I am not much of an alpine climber. I like being the
mountains, but I don’t really care for rock climbing in the mountains. I like
Yosemite style climbing, and most of all, I like the sandstone of the desert. I
go with what speaks to me, and unlike my homey John Muir, the mountains do not
call, and so I don’t go.
Once in a blue moon my friends will suggest an idea and
I’m stupid enough to accept it. Last time it was hiking in the Cascades for 17
miles just to climb two hundred feet of dangerous rock. I always feel like
death and doom are one move away in the mountains. I can only hide my Midwest
roots so much, at a certain point I cling to comfort and security.
So, haggard and weary late Sunday evening we stumbled
into the wilderness. Last minute stops before heading in included water
treatment tablets and bug nets for our faces. Bug nets for our faces, I asked?
You’ll see, they said.
We hiked in at a brisk pace, and the week of intense
socialization and partying faded into the peace and calm of the wilderness.
Pine trees stood all abound, until we reached a series of alpine lakes and
craggy granite faces. Small ripples appeared everywhere in the lakes, with fish
jumping out of the water; happy hour in the mountains. We lamented the fact
that we didn’t bring a fishing pole. It was good to be there. A full moon rose
between two peaks. The stars came out and we went to bed.
The shit show that is me in the mountains began in the
morning. Sleep deprived and disoriented I stuffed instant oatmeal into my face,
and wondered in my head how I would operate all day on this sugary junk of a
breakfast. Soon we were standing below a thousand foot granite face called the
Haystack, which from camp was more pointy than horizontal. It looked pretty,
and the guidebook fully endorsed the route, calling it one of the best of its
kind around. It wasn’t.
We started the day by getting off-route on the very first
pitch. Keith climbed up a hundred feet of loose, insecure rock in a dihedral
before we realized we’d missed the correct start of the climb. He nervously
climbed back down, risking big falls on less than ideal terrain. I’m sure his
mind was brought back to a major fall he took on The Diamond on Long’s Peak
years ago when he fell 70 feet, broke his wrist and punctured a lung, leading
to a helicopter rescue. Soon we found the correct start to the climb, and Keith
started up again.
Quickly he passed the leading to me, and I managed to get
off route. Soon, I found myself, falling out of a crack, the rope quickly
catching my fall. I was safe, but I was rattled. I wanted off this damn rock,
and we were only a hundred feet up. I passed the baton of leading to Shaun, who
at the moment was the only one left with a positive attitude. Shaun quickly
took the role of leader, launching off into the unknown, wanting nothing more
than us to have a successful climb in the mountains.

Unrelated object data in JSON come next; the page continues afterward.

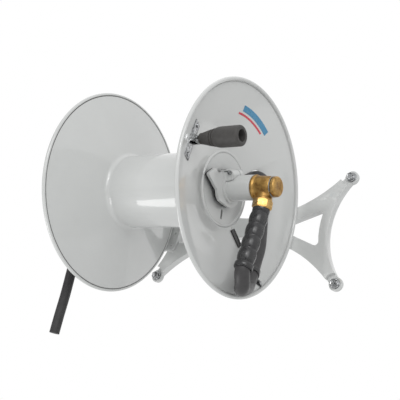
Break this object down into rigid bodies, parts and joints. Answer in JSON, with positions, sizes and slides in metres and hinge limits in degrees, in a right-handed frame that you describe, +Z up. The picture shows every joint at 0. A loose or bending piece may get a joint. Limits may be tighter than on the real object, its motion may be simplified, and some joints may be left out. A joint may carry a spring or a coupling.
{
  "type": "hose reel",
  "caption": "Wall-mounted hand-crank hose reel: dished discs on a drum, fixed hollow axle on one arm, brass swivel, looped leader hose and folding crank handle.",
  "frame": {"origin": "middle of the four wall bolts, on the wall's face", "axes": "+X along the reel's axle towards the crank, +Y into the wall, +Z up"},
  "size_m": [0.538, 0.473, 0.5363],
  "materials": {
    "paint": "glossy pale grey powder coat",
    "chrome": "bright chrome plate",
    "zinc": "zinc-plated steel",
    "brass": "cast and machined brass, lightly tarnished",
    "hose_rubber": "satin black rubber hose",
    "boot_rubber": "semi-gloss black moulded rubber",
    "grip_plastic": "matt black plastic",
    "bearing_plastic": "dark grey bearing plastic",
    "decal_film": "two-colour printed film, plain stripes"
  },
  "bodies": {
    "frame": {"base_plate": "paint", "wall_bolts": "chrome", "wall_washers": "chrome", "support_arm": "paint", "arm_screws": "zinc", "axle_set_screws": "zinc", "axle_tube": "paint", "water_pipe": "zinc", "pipe_spacers": "bearing_plastic", "inlet_elbow": "brass", "inlet_ferrule": "zinc", "inlet_hose": "hose_rubber", "rear_thrust_washer": "bearing_plastic", "brake_pad": "boot_rubber", "brake_collar": "paint", "brake_bolt": "chrome", "brake_nut": "zinc", "swivel_stem": "brass", "swivel_seals": "hose_rubber", "stem_clip": "zinc"},
    "reel": {"drum_tube": "paint", "front_disc": "paint", "rear_disc": "paint", "front_hub": "paint", "rear_hub": "paint", "front_bush": "bearing_plastic", "rear_bush": "bearing_plastic", "opening_trim": "boot_rubber", "swivel_body": "brass", "swivel_snap_ring": "zinc", "swivel_cap": "brass", "outlet_nut": "brass", "bend_restrictor": "boot_rubber", "leader_hose": "hose_rubber", "leader_coupling": "brass", "hose_clip": "boot_rubber", "clip_screw": "chrome", "decal": "decal_film", "crank_bracket": "chrome", "bracket_screws": "chrome", "pivot_pin": "chrome", "pin_clip": "chrome"},
    "handle": {"handle_knuckle": "chrome", "handle_spindle": "zinc", "handle_washer": "zinc"},
    "grip": {"handle_grip": "grip_plastic"}
  },
  "joints": [
    {"name": "drum_spin", "type": "hinge", "parent": "frame", "child": "reel", "pos_m": [0, -0.245, 0], "axis": [1, 0, 0], "continuous": true},
    {"name": "handle_fold", "type": "hinge", "parent": "reel", "child": "handle", "pos_m": [0.1285, -0.417, 0.024], "axis": [0, 1, 0], "range_deg": [0, 76]},
    {"name": "grip_spin", "type": "hinge", "parent": "handle", "child": "grip", "pos_m": [0.1285, -0.417, 0.024], "axis": [1, 0, 0], "continuous": true}
  ]
}
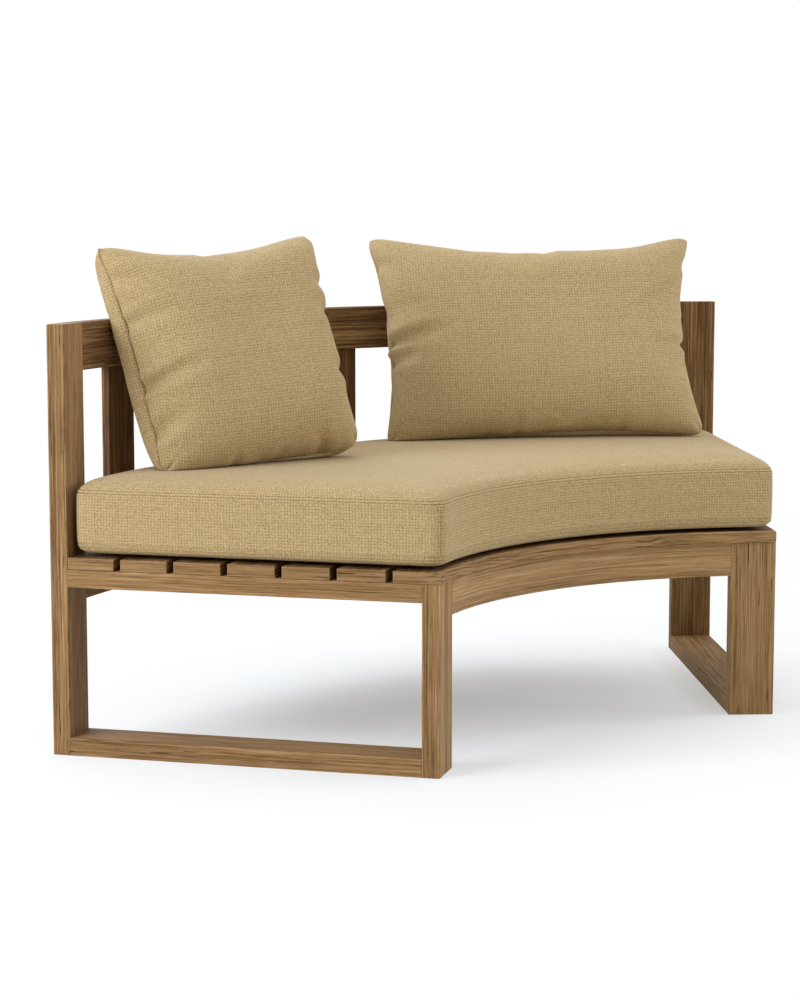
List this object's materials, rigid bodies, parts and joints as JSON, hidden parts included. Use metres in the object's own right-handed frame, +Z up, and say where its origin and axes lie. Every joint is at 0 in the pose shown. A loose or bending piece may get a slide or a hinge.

Soon, we saw an object flying through the sky. It was a
shoe. One of Shaun’s hiking shoes had came unclipped from a carabiner and we
watched it bounce off the rock and land on the ground next to a small patch of
snow.
Shaun had motored us up the wall, past the point of
retreat, we’d have to make it to the top. Shortly after I started leading again
a storm started to roll in, thunderclouds building, and winds a whipping like
they do in Wyoming. I wished I was anywhere in the world but on this stupid
rock. This was not a climb worth risking dying for.
The storm finally broke a little when we were on the
summit, but only one lone clap of thunder. When we hiked off the summit and
were back at camp the experience already seemed fun, but I announced to the
team that I was officially retiring from alpine climbing. I’d stick to the
crags around Durango, and the Moab desert.
As we walked out amongst the pristine beauty of the
wilderness, one of the finest things that the United States has to offer, I
knew my retirement would only last a year or two, after all beauty always calls
you back, and that call is a hard one not to pick up.